* Begin Dataset records *

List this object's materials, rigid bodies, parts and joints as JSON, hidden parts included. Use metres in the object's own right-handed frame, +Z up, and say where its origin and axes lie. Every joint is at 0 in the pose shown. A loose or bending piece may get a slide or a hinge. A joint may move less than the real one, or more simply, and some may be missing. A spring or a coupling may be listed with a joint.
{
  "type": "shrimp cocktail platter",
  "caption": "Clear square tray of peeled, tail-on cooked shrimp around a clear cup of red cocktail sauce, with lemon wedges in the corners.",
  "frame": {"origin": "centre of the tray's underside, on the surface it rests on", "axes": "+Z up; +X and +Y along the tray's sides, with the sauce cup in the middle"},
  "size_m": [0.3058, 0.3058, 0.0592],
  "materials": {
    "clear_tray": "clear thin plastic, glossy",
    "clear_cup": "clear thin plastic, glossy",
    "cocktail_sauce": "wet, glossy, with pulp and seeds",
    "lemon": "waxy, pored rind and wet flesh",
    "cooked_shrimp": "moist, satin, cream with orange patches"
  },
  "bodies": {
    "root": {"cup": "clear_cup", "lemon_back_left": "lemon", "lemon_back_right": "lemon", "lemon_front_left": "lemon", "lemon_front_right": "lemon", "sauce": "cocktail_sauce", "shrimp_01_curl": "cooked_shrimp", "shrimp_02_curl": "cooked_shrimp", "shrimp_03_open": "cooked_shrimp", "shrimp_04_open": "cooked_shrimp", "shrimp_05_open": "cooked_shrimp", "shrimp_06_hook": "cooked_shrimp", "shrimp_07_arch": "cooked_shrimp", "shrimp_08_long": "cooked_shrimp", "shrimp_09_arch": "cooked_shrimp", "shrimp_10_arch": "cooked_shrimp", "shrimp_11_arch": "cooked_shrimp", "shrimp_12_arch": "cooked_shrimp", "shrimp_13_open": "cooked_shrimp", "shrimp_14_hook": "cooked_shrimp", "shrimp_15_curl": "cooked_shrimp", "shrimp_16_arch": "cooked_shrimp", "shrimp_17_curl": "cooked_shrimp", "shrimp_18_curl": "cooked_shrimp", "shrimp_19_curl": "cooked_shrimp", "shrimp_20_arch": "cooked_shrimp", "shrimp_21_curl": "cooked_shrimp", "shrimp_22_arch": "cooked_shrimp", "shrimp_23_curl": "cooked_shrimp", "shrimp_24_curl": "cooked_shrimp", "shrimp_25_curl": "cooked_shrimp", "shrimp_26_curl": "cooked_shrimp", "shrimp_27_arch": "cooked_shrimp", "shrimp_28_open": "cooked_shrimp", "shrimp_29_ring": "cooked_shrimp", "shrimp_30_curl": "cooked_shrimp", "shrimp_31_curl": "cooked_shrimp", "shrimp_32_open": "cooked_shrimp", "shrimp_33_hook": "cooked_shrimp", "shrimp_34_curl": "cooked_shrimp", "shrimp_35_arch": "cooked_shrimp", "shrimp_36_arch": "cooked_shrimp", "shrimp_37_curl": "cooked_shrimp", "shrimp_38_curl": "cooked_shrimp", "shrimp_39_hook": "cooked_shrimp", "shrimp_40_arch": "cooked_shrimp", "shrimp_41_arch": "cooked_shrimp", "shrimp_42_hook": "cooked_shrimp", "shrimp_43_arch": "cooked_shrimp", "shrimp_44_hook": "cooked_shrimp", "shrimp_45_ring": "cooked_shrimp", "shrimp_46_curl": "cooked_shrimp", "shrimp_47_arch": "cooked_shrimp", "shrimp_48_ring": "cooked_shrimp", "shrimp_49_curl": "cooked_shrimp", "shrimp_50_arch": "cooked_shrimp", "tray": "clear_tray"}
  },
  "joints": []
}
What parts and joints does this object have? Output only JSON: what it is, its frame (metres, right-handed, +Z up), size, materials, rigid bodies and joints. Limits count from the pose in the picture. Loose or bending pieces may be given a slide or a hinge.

* End Dataset records *

- Aim -
Your task is to transcribe the material exactly.

- Full solution -
List this object's materials, rigid bodies, parts and joints as JSON, hidden parts included. Use metres in the object's own right-handed frame, +Z up, and say where its origin and axes lie. Every joint is at 0 in the pose shown. A loose or bending piece may get a slide or a hinge. A joint may move less than the real one, or more simply, and some may be missing. A spring or a coupling may be listed with a joint.
{
  "type": "shrimp cocktail platter",
  "caption": "Clear square tray of peeled, tail-on cooked shrimp around a clear cup of red cocktail sauce, with lemon wedges in the corners.",
  "frame": {"origin": "centre of the tray's underside, on the surface it rests on", "axes": "+Z up; +X and +Y along the tray's sides, with the sauce cup in the middle"},
  "size_m": [0.3058, 0.3058, 0.0592],
  "materials": {
    "clear_tray": "clear thin plastic, glossy",
    "clear_cup": "clear thin plastic, glossy",
    "cocktail_sauce": "wet, glossy, with pulp and seeds",
    "lemon": "waxy, pored rind and wet flesh",
    "cooked_shrimp": "moist, satin, cream with orange patches"
  },
  "bodies": {
    "root": {"cup": "clear_cup", "lemon_back_left": "lemon", "lemon_back_right": "lemon", "lemon_front_left": "lemon", "lemon_front_right": "lemon", "sauce": "cocktail_sauce", "shrimp_01_curl": "cooked_shrimp", "shrimp_02_curl": "cooked_shrimp", "shrimp_03_open": "cooked_shrimp", "shrimp_04_open": "cooked_shrimp", "shrimp_05_open": "cooked_shrimp", "shrimp_06_hook": "cooked_shrimp", "shrimp_07_arch": "cooked_shrimp", "shrimp_08_long": "cooked_shrimp", "shrimp_09_arch": "cooked_shrimp", "shrimp_10_arch": "cooked_shrimp", "shrimp_11_arch": "cooked_shrimp", "shrimp_12_arch": "cooked_shrimp", "shrimp_13_open": "cooked_shrimp", "shrimp_14_hook": "cooked_shrimp", "shrimp_15_curl": "cooked_shrimp", "shrimp_16_arch": "cooked_shrimp", "shrimp_17_curl": "cooked_shrimp", "shrimp_18_curl": "cooked_shrimp", "shrimp_19_curl": "cooked_shrimp", "shrimp_20_arch": "cooked_shrimp", "shrimp_21_curl": "cooked_shrimp", "shrimp_22_arch": "cooked_shrimp", "shrimp_23_curl": "cooked_shrimp", "shrimp_24_curl": "cooked_shrimp", "shrimp_25_curl": "cooked_shrimp", "shrimp_26_curl": "cooked_shrimp", "shrimp_27_arch": "cooked_shrimp", "shrimp_28_open": "cooked_shrimp", "shrimp_29_ring": "cooked_shrimp", "shrimp_30_curl": "cooked_shrimp", "shrimp_31_curl": "cooked_shrimp", "shrimp_32_open": "cooked_shrimp", "shrimp_33_hook": "cooked_shrimp", "shrimp_34_curl": "cooked_shrimp", "shrimp_35_arch": "cooked_shrimp", "shrimp_36_arch": "cooked_shrimp", "shrimp_37_curl": "cooked_shrimp", "shrimp_38_curl": "cooked_shrimp", "shrimp_39_hook": "cooked_shrimp", "shrimp_40_arch": "cooked_shrimp", "shrimp_41_arch": "cooked_shrimp", "shrimp_42_hook": "cooked_shrimp", "shrimp_43_arch": "cooked_shrimp", "shrimp_44_hook": "cooked_shrimp", "shrimp_45_ring": "cooked_shrimp", "shrimp_46_curl": "cooked_shrimp", "shrimp_47_arch": "cooked_shrimp", "shrimp_48_ring": "cooked_shrimp", "shrimp_49_curl": "cooked_shrimp", "shrimp_50_arch": "cooked_shrimp", "tray": "clear_tray"}
  },
  "joints": []
}
What parts and joints does this object have? Output only JSON: what it is, its frame (metres, right-handed, +Z up), size, materials, rigid bodies and joints. Limits count from the pose in the picture. Loose or bending pieces may be given a slide or a hinge.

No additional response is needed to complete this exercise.